Rexx Life Raj spent the last year headlining shows in London, eating fromage in Paris and touring the United States with Dreamville rapper Bas. A long way from his humble beginnings working at his parents’ package delivery business in Vallejo, the Berkeley-raised artist seems, by all counts, to be living the musician’s dream.
And yet, on his new album Father Figure 3: Somewhere Out There, there’s a sense of survivor’s guilt. On the track “Burgundy Regal,” Raj meditates on two of his childhood best friends, Devin and Ronnie. Over a warm guitar loop with a vintage feel, Raj reminisces about the trio taking the 72 bus line after school from Berkeley to Richmond’s Hilltop Mall. Later, once old enough to drive, they would cruise around in Raj’s Buick, spending hours videotaping each other freestyling, dancing and goofing around at the Berkeley Marina.
Raj went on to play Division 1 football at Boise State University. But his friends’ lives took completely different paths. Tragically, Devin was killed during Raj’s freshman year. (“Just being at the wrong place at the wrong time,” Raj says with a sigh.) Meanwhile, Ronnie is currently incarcerated at a facility near Fresno. In a tender falsetto on the track’s chorus, Raj reflects with gratitude on how these friends helped him visualize his dreams of a music career. “Head to the sky I push / Pushin’ for the ones who ain’t had a chance,” he sings. “Now I open my eyes and it looks / Just like the convos that we used to have.”

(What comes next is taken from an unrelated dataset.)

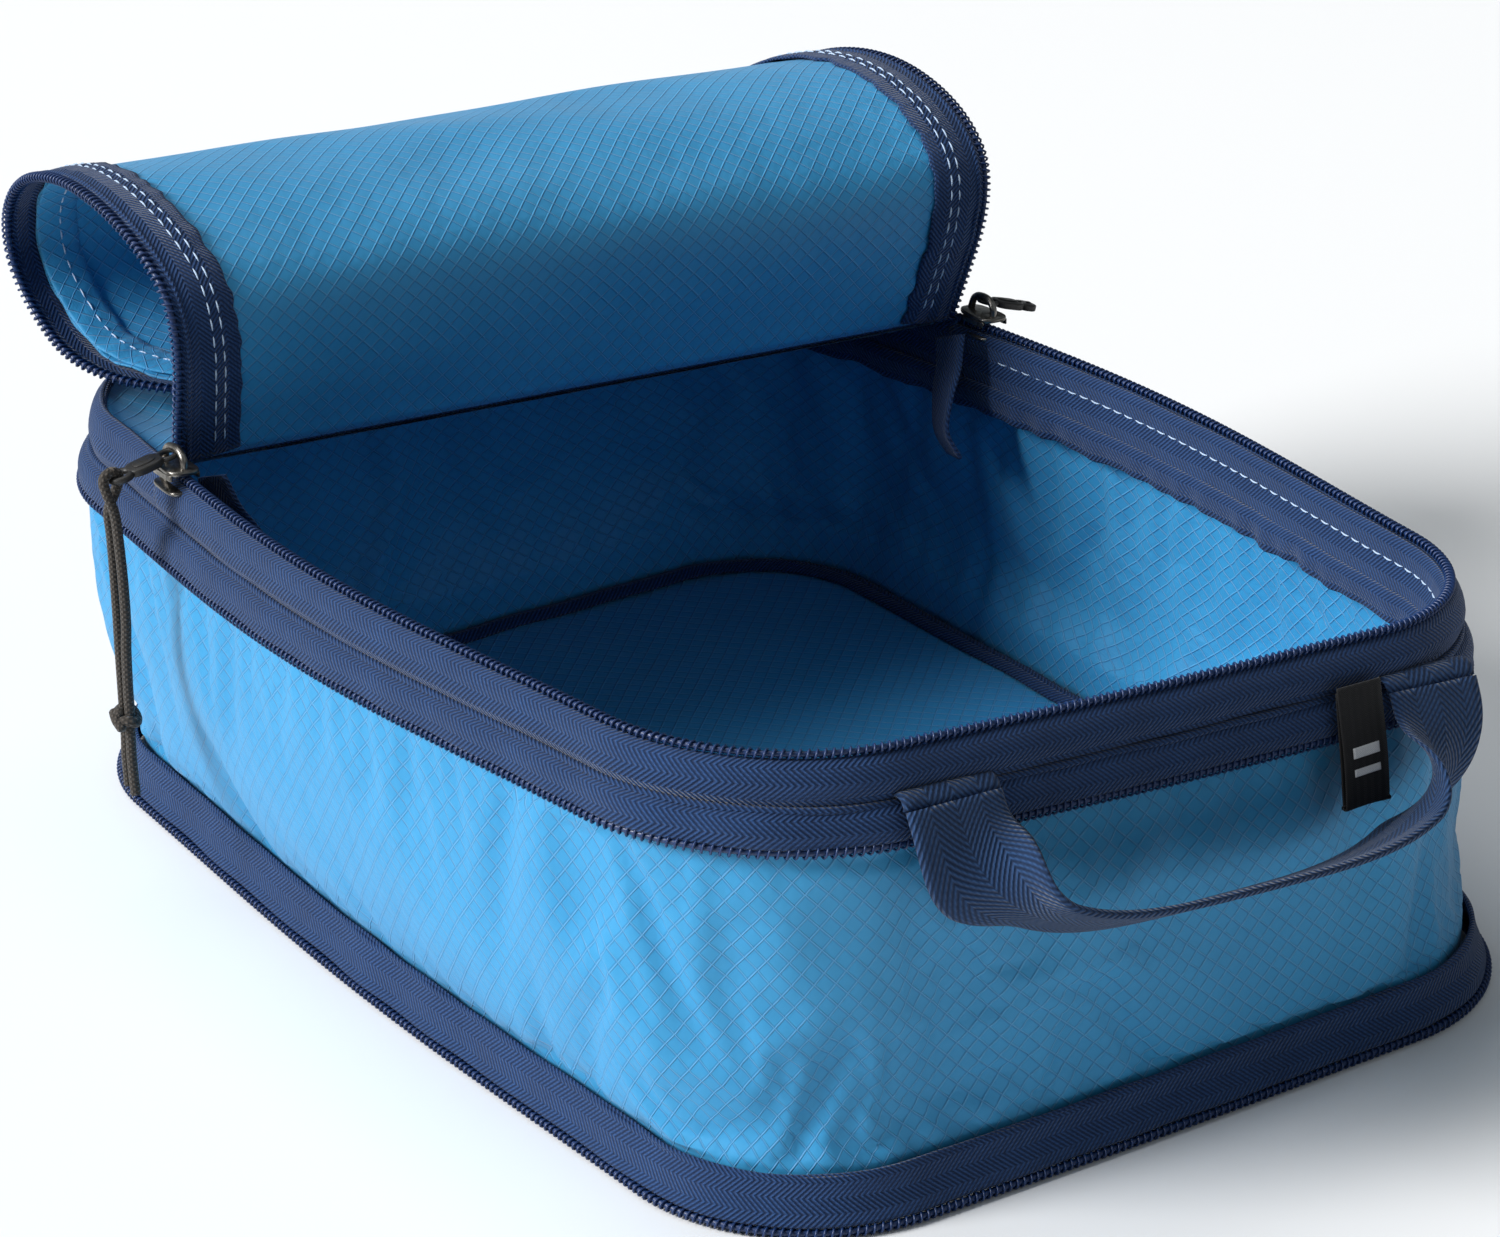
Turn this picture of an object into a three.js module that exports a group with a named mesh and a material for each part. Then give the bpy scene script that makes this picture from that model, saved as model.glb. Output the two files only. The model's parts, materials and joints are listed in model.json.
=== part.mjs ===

“One of the main things I remember about Devin is that he was older and wiser than his age,” says Raj, as he leads me on a walk around Willard Middle School, where he met Devin in 6th grade, at the end of Berkeley’s Telegraph Avenue strip. At another friend’s house on the edge of the soccer field, where preteens run around for P.E. when we walk by, is where he recorded his first mixtape—an actual cassette—using a karaoke machine and a keyboard.
We then hop in the car to visit Raj’s childhood home in West Berkeley, driving away from Telegraph’s colorful hippie shops and record stores to a concrete landscape dotted with liquor stores and construction sites. “If [Ronnie] was out, he’d be here with me doing everything,” Raj says.